Looking to replace the crappy OE throttle body boot (TBB) on my 2.7T. Achtuning sells the upgraded OE boot for around $90. They also sell the ADS version which is a little more money. Samco Sport has their nice looking silicone boot for less. So, which one would you guys suggest if money isn't an issue. Also going to replace the OE diverter valves with the 710N units.


----------



## aarontheplumber (Mar 7, 2007)

*Re: TTB replacement...which one to buy?? (Uberhare)*

The APR Bipipe Kit 
http://www.gmpperformance.com/...=5622

If not that the Samco


----------



## Uberhare (Jul 30, 2003)

*Re: TTB replacement...which one to buy?? (aarontheplumber)*

Don't really feel like disassembling the front end to install the bi-pipe kit.

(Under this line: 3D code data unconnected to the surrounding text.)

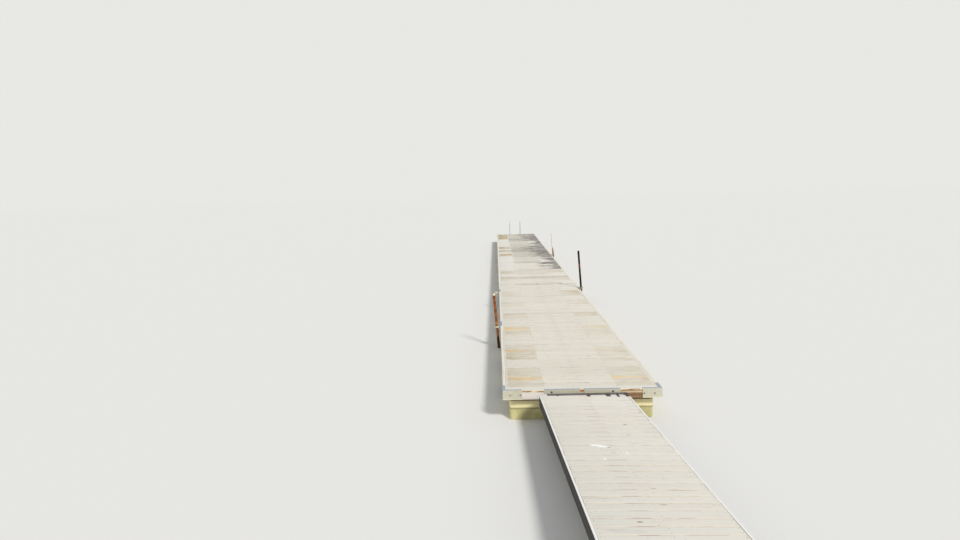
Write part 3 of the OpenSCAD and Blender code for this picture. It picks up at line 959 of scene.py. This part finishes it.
def rusting_material(name, sound, light, dark, amount=0.5, rough=0.75, metallic=0.2, below=None, flake=0.012,
                     bands=()):
    """Steel that rusts over a sound tone. Where below is set, the rust grows down between two heights. Each
    band is where it begins and ends, its tone and its strength. All heights are measured from the deck."""
    material, tree = new_material(name)
    place = object_place(tree)
    height = parts_of(place)["Z"]
    if below:
        start, end = below
        amount = (1.0 - step_up(height, deck_top + start, deck_top + end)) * 0.62 + (amount - 0.12)
    spread = rust(place, amount=amount, flake_size=flake)
    clean = blend(spread["Flakes"] * 0.25, sound, dark)
    colour = blend(spread["Mask"], clean, blend(spread["Flakes"], light, dark))
    level = height + (cloud(place, 22.0) * 0.16 - 0.08)
    for start, end, tone, strength in bands:
        low, high = (step_up(level, deck_top + at - 0.02, deck_top + at + 0.02) for at in (start, end))
        colour = blend(low * (1.0 - high) * strength, colour, tone)
    rough = spread["Flakes"] * 0.15 + (rough - 0.1)
    return surface(material, colour, rough, (spread["Height"], 0.0012, 0.6), specular=0.2, metallic=metallic)


dark_steel = rusting_material("dark_steel", (92, 92, 94), (112, 84, 64), (58, 52, 50), amount=0.42)

plate = 0.006
lug_x, lug_bolt_level = 0.386, deck_top - 0.027
coupling_bolt_level = deck_top - 0.098
corner_bolt_level = deck_top - 0.060
half_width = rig.box("side_beams_1")[1].x
for bay in bays:
    low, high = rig.box(f"deck_{bay}")
    places = []
    corner_places = []
    for out, face in ((-1, low.y), (1, high.y)):
        outward = (0, out, 0)
        front = face + out * plate
        for side in (-1, 1):
            for inset in (0.089, 0.220):
                corner_places.append(((side * (half_width - inset), front, corner_bolt_level), outward))
            for inset in (0.070, 0.175):
                spot = (side * (half_width + plate), face - out * inset, corner_bolt_level)
                corner_places.append((spot, (side, 0, 0)))
            places.append(((side * lug_x, front, lug_bolt_level), outward))
            for x in (0.065, 0.250, 0.445):
                places.append(((side * x, front, coupling_bolt_level), outward))
    bolts(f"plate_bolts_{bay}", f"bay_{bay}", places, dark_steel)
    bolts(f"corner_bolts_{bay}", f"bay_{bay}", corner_places, dull_zinc, washer_radius=0.011)


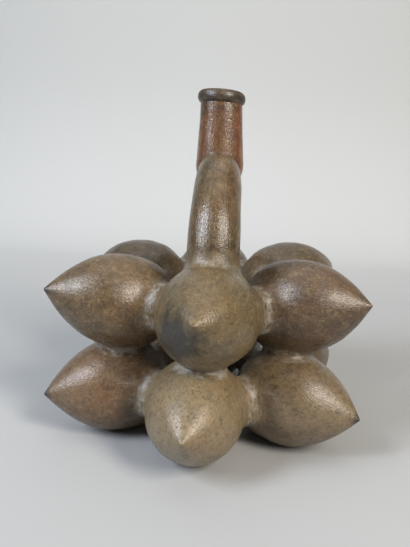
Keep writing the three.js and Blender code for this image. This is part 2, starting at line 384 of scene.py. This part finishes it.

Looking for a "temp" fix until I upgrade the turbos.
I ended up buying the Achtuning TBB, althought the price went up a lot. $189!!!! Also got the 710N valves.


----------



## Massboykie (Aug 15, 2006)

*Re: TTB replacement...which one to buy?? (Uberhare)*

Hey Uberhare
These guys sell a re-infoced version of the stock TBB. Figured I woudl mention it: http://shop.achtuning.com/inde...y=751
Some more places on here that might have some more options: http://www.vaglinks.com
Cheers
Masbsoykie


----------